Step infinity: protect against user-input/error handling

gtExtras + create graph

plot_out <- ggplot(data = NULL, aes(x = vals, y = factor("1"))) +
  geom_col(width = 0.1, color = palette[1], fill = palette[1]) +
  geom_vline(
    xintercept = target_vals, color = palette[2], size = 1.5,
    alpha = 0.7
  ) +
  geom_vline(xintercept = 0, color = "black", size = 1) +
  theme_void() +
  coord_cartesian(xlim = c(0, max_val)) +
  scale_x_continuous(expand = expansion(mult = c(0, 0.15))) +
  scale_y_discrete(expand = expansion(mult = c(0.1, 0.1))) +
  theme_void() +
  theme(
    legend.position = "none",
    plot.margin = margin(0, 0, 0, 0, "pt"),
    plot.background = element_blank(),
    panel.background = element_blank()
  )

gtExtras + save/read

out_name <- file.path(tempfile(
  pattern = "file", tmpdir = tempdir(),
  fileext = ".svg"
))

ggsave(out_name,
  plot = plot_out, dpi = 25.4, height = 5, width = width,
  units = "mm", device = "svg"
)

img_plot <- readLines(out_name) %>%
  paste0(collapse = "") %>%
  gt::html()

gtExtras + gt

gt_plt_bullet <- function(gt_object, column = NULL, target = NULL, width = 65,
                          palette = c("grey", "red")) {

  # extract the values from specified columns
  all_vals <- gt_index(gt_object, {{ column }})

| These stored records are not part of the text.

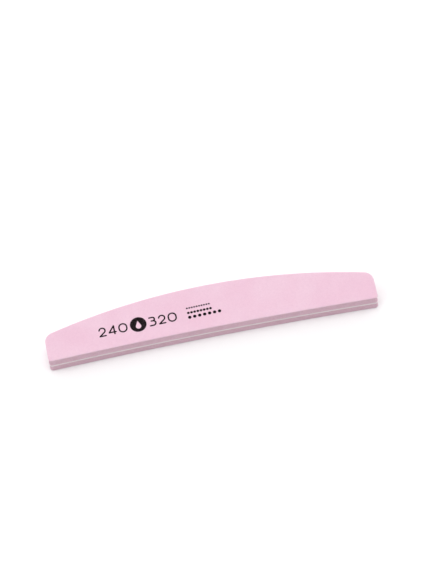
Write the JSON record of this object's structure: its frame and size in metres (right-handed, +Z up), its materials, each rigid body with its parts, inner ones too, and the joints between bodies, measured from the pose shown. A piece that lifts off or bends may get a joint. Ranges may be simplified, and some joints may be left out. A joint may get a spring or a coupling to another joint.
{
  "type": "nail buffer block",
  "caption": "Half-moon nail buffer block: fine abrasive sheets over foam pads, bonded both sides of a stiff core board, for shaping and smoothing nails.",
  "frame": {"origin": "centre of the bounding box's lower face, on the surface that the buffer lies on", "axes": "+X along the length, +Y from the slightly hollow front edge towards the crowned back edge, +Z up through the layers to the printed face"},
  "size_m": [0.178, 0.028, 0.0105],
  "materials": {
    "pink_grit": "fine abrasive grain in a pale pink resin coat, dry matte",
    "pink_foam": "closed-cell foam, die-cut wall with small open cells",
    "backing_paper": "waterproof latex paper, cut edge",
    "tape_film": "clear double-sided tape, cut edge",
    "core_plastic": "white polystyrene board, sheared edge",
    "black_ink": "matte black screen print over grit"
  },
  "bodies": {
    "root": {"core_board": "core_plastic", "upper_inner_tape": "tape_film", "upper_foam_pad": "pink_foam", "upper_outer_tape": "tape_film", "upper_backing_paper": "backing_paper", "upper_grit_coat": "pink_grit", "lower_inner_tape": "tape_film", "lower_foam_pad": "pink_foam", "lower_outer_tape": "tape_film", "lower_backing_paper": "backing_paper", "lower_grit_coat": "pink_grit", "grit_print": "black_ink"}
  },
  "joints": []
}
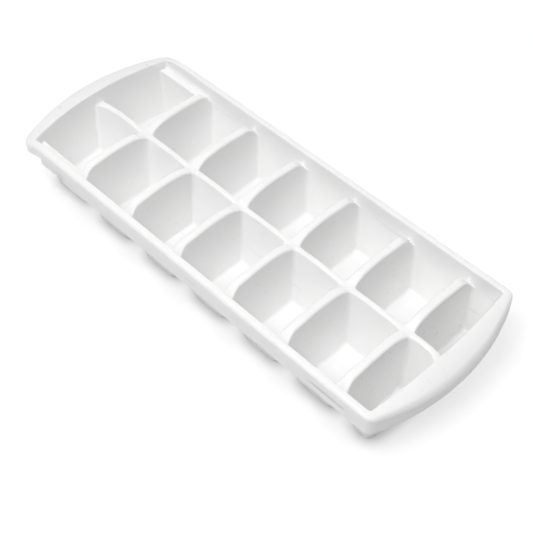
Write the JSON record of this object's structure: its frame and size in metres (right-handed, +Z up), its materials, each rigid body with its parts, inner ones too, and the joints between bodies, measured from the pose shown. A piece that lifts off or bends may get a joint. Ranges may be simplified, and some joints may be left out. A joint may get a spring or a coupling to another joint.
{
  "type": "ice cube tray",
  "caption": "Moulded twist-release ice cube tray with two rows of tapered cells, arched dividers, a hanging rim skirt and bowed end grips.",
  "frame": {"origin": "centre of the tray's outline in plan, on the surface it stands on, under the cup floors", "axes": "+X along the tray towards the end with the short cells, +Y across it towards the back row, +Z up out of the cells"},
  "size_m": [0.2651, 0.099, 0.0345],
  "materials": {
    "tray_plastic": "glossy white polypropylene"
  },
  "bodies": {
    "root": {"cross_ridge_back_1": "tray_plastic", "cross_ridge_back_2": "tray_plastic", "cross_ridge_back_3": "tray_plastic", "cross_ridge_back_4": "tray_plastic", "cross_ridge_back_5": "tray_plastic", "cross_ridge_back_6": "tray_plastic", "cross_ridge_front_1": "tray_plastic", "cross_ridge_front_2": "tray_plastic", "cross_ridge_front_3": "tray_plastic", "cross_ridge_front_4": "tray_plastic", "cross_ridge_front_5": "tray_plastic", "cross_ridge_front_6": "tray_plastic", "cup_back_1": "tray_plastic", "cup_back_2": "tray_plastic", "cup_back_3": "tray_plastic", "cup_back_4": "tray_plastic", "cup_back_5": "tray_plastic", "cup_back_6": "tray_plastic", "cup_back_7": "tray_plastic", "cup_front_1": "tray_plastic", "cup_front_2": "tray_plastic", "cup_front_3": "tray_plastic", "cup_front_4": "tray_plastic", "cup_front_5": "tray_plastic", "cup_front_6": "tray_plastic", "cup_front_7": "tray_plastic", "end_skirt_left": "tray_plastic", "end_skirt_right": "tray_plastic", "end_wall_left": "tray_plastic", "end_wall_right": "tray_plastic", "grip_left": "tray_plastic", "grip_right": "tray_plastic", "ledge_rib_back": "tray_plastic", "ledge_rib_front": "tray_plastic", "side_rail_back": "tray_plastic", "side_rail_front": "tray_plastic", "side_skirt_back": "tray_plastic", "side_skirt_front": "tray_plastic", "side_wall_back": "tray_plastic", "side_wall_front": "tray_plastic", "spine_ridge": "tray_plastic", "stacking_ledge_back": "tray_plastic", "stacking_ledge_front": "tray_plastic"}
  },
  "joints": []
}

  max_val <- max(all_vals, na.rm = TRUE)
  length_val <- length(all_vals)

  target_vals <- gt_index(gt_object, {{ target }})

  col_bare <- gt_index(gt_object, {{ column }}, as_vector = FALSE) %>%
    dplyr::select({{ column }}) %>%
    names()

  tab_out <- gt_object %>%
    text_transform(
      locations = cells_body({{ column }}),
      fn = function(x) {
        bar_fx <- function(vals, target_vals) {
          ...plotting_code...
          ...write_read_code...
          img_plot
        }
        tab_built <- mapply(bar_fx, all_vals, target_vals)
        tab_built
      }
    ) %>%
    gt::cols_align(align = "left", columns = {{ column }}) %>%
    gt::cols_hide({{ target }})

  tab_out
}

You can write your own gt “extra” functions!